_GOAL OF THE EXERCISE_
Restate verbatim the lines between the one holding "Write part 2" and the one holding "slope_low = land_low - 2.1 * mm", both included, and no others.

_DATA EXCERPTS_
>>

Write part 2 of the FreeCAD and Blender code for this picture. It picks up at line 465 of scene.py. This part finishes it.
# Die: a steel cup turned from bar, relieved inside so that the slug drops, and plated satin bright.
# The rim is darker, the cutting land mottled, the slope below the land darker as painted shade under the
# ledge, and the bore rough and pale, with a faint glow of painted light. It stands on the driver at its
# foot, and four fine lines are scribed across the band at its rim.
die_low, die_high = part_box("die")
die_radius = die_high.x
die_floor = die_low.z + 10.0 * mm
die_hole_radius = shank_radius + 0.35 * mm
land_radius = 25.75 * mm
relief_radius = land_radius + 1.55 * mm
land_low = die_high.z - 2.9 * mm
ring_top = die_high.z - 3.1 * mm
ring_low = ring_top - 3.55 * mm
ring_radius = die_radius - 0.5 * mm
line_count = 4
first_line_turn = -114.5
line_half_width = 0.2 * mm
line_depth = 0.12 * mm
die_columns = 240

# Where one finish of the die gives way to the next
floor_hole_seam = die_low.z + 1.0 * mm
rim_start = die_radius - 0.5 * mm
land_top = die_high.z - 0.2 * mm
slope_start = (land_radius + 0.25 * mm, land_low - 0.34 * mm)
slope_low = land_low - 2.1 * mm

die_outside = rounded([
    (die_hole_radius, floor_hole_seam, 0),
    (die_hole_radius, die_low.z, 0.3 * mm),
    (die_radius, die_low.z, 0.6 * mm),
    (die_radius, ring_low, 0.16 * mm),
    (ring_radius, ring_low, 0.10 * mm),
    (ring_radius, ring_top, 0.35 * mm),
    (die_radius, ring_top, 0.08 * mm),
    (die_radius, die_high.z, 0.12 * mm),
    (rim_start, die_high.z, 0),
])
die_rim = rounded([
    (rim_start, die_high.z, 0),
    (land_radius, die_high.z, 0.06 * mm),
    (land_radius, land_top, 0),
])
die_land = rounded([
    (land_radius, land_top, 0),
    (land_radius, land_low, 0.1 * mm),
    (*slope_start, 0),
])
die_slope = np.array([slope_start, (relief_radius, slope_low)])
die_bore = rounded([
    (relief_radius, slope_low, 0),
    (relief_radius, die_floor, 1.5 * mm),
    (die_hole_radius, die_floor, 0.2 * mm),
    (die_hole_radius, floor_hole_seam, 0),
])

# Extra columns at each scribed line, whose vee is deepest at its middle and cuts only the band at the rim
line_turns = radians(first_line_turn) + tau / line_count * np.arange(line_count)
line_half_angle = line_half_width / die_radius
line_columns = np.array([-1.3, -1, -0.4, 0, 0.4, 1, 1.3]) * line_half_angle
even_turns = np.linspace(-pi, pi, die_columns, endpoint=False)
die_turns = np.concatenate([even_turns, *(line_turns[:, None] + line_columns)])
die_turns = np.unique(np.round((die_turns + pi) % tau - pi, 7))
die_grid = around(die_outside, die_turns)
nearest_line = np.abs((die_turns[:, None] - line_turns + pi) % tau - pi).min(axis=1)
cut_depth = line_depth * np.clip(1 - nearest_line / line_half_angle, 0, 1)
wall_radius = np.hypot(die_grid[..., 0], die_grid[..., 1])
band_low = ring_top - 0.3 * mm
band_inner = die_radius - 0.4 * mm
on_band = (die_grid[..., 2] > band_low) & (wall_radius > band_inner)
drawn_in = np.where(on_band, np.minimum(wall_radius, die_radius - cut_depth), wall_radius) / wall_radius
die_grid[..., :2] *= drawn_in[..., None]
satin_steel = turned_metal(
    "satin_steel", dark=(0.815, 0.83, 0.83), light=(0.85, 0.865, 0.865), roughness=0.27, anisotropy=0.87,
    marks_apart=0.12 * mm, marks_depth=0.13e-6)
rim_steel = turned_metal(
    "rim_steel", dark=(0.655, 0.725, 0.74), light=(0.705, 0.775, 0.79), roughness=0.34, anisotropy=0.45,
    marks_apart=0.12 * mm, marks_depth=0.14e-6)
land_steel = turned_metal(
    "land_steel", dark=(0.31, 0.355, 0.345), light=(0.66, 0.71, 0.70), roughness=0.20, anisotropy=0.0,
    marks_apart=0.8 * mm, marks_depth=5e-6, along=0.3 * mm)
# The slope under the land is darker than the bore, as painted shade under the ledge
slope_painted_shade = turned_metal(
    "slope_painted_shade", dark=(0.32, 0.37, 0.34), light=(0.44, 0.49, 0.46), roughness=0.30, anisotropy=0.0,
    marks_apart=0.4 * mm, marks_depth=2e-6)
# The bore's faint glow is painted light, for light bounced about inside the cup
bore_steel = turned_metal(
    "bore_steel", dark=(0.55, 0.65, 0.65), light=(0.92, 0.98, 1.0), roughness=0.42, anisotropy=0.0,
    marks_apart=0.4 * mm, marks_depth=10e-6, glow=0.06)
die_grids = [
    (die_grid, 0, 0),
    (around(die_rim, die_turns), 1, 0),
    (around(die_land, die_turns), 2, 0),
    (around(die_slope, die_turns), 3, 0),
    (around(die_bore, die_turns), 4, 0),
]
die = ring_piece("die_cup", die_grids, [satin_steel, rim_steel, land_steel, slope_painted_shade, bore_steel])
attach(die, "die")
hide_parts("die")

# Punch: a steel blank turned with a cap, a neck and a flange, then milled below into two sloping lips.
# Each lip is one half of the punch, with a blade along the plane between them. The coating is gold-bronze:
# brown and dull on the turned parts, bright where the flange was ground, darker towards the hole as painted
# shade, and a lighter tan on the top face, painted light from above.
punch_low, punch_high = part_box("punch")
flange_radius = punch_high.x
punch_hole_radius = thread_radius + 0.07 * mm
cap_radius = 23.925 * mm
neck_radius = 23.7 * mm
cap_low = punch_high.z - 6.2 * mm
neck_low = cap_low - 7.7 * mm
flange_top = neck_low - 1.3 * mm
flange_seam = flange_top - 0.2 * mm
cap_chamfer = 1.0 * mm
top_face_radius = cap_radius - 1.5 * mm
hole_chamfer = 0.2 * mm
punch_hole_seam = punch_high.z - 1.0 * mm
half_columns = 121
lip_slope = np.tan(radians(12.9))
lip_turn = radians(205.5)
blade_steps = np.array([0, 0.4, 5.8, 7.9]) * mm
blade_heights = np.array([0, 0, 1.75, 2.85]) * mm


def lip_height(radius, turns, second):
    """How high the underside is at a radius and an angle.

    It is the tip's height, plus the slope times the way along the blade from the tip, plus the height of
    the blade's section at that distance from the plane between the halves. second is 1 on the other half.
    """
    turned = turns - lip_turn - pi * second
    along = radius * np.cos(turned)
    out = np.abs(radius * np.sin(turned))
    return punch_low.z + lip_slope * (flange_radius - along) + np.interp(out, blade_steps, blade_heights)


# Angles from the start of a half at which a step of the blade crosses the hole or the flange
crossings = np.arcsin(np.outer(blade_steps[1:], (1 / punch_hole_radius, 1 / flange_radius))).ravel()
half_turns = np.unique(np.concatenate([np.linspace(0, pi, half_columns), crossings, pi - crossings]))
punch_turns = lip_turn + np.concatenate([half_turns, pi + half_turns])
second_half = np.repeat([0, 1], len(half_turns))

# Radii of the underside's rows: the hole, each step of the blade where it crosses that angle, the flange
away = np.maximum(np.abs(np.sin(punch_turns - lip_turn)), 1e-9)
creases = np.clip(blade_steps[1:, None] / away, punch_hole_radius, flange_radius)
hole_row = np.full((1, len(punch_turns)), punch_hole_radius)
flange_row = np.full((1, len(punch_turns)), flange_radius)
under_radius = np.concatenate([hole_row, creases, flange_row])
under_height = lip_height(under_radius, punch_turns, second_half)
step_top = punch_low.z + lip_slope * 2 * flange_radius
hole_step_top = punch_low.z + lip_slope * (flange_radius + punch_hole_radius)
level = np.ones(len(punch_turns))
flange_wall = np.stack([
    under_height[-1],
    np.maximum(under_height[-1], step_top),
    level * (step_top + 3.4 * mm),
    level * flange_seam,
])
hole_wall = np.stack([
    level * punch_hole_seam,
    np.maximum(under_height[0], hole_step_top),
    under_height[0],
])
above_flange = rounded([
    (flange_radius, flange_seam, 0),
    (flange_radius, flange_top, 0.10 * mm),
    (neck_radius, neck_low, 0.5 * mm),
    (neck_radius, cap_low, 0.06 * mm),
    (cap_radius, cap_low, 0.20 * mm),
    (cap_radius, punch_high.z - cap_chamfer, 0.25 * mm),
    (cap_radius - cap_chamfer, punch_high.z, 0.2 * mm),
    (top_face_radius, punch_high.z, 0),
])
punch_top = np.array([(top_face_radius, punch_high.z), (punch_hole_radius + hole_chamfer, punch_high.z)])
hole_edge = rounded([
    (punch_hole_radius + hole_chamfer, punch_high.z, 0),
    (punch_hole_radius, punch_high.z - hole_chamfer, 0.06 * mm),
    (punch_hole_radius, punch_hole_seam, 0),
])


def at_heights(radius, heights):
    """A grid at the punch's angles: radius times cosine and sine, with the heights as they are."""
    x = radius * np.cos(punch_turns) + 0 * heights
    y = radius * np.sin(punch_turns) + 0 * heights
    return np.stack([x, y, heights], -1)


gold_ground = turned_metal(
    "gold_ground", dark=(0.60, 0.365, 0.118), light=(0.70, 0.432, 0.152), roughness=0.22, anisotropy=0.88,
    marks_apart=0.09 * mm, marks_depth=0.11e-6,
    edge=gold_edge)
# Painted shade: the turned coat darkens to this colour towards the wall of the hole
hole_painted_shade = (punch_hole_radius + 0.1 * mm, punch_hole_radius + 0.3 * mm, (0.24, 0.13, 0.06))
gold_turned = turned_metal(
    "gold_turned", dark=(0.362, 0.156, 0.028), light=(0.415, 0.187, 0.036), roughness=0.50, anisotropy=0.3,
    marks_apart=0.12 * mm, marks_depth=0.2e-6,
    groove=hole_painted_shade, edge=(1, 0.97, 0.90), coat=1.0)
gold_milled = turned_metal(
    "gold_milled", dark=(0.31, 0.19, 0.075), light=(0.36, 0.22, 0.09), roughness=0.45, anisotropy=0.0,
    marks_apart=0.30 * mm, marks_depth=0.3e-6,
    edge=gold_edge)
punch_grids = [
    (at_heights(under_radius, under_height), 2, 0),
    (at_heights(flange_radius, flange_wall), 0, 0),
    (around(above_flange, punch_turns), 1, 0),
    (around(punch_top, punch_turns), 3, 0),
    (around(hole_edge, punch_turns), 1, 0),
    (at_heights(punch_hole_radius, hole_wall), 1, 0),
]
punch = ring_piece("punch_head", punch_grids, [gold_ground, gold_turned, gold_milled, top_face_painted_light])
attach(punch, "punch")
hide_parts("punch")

<<
>>

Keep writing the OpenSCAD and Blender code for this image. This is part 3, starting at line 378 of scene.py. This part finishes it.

<<

_EXERCISE ANSWER_
Write part 2 of the FreeCAD and Blender code for this picture. It picks up at line 465 of scene.py. This part finishes it.
# Die: a steel cup turned from bar, relieved inside so that the slug drops, and plated satin bright.
# The rim is darker, the cutting land mottled, the slope below the land darker as painted shade under the
# ledge, and the bore rough and pale, with a faint glow of painted light. It stands on the driver at its
# foot, and four fine lines are scribed across the band at its rim.
die_low, die_high = part_box("die")
die_radius = die_high.x
die_floor = die_low.z + 10.0 * mm
die_hole_radius = shank_radius + 0.35 * mm
land_radius = 25.75 * mm
relief_radius = land_radius + 1.55 * mm
land_low = die_high.z - 2.9 * mm
ring_top = die_high.z - 3.1 * mm
ring_low = ring_top - 3.55 * mm
ring_radius = die_radius - 0.5 * mm
line_count = 4
first_line_turn = -114.5
line_half_width = 0.2 * mm
line_depth = 0.12 * mm
die_columns = 240

# Where one finish of the die gives way to the next
floor_hole_seam = die_low.z + 1.0 * mm
rim_start = die_radius - 0.5 * mm
land_top = die_high.z - 0.2 * mm
slope_start = (land_radius + 0.25 * mm, land_low - 0.34 * mm)
slope_low = land_low - 2.1 * mm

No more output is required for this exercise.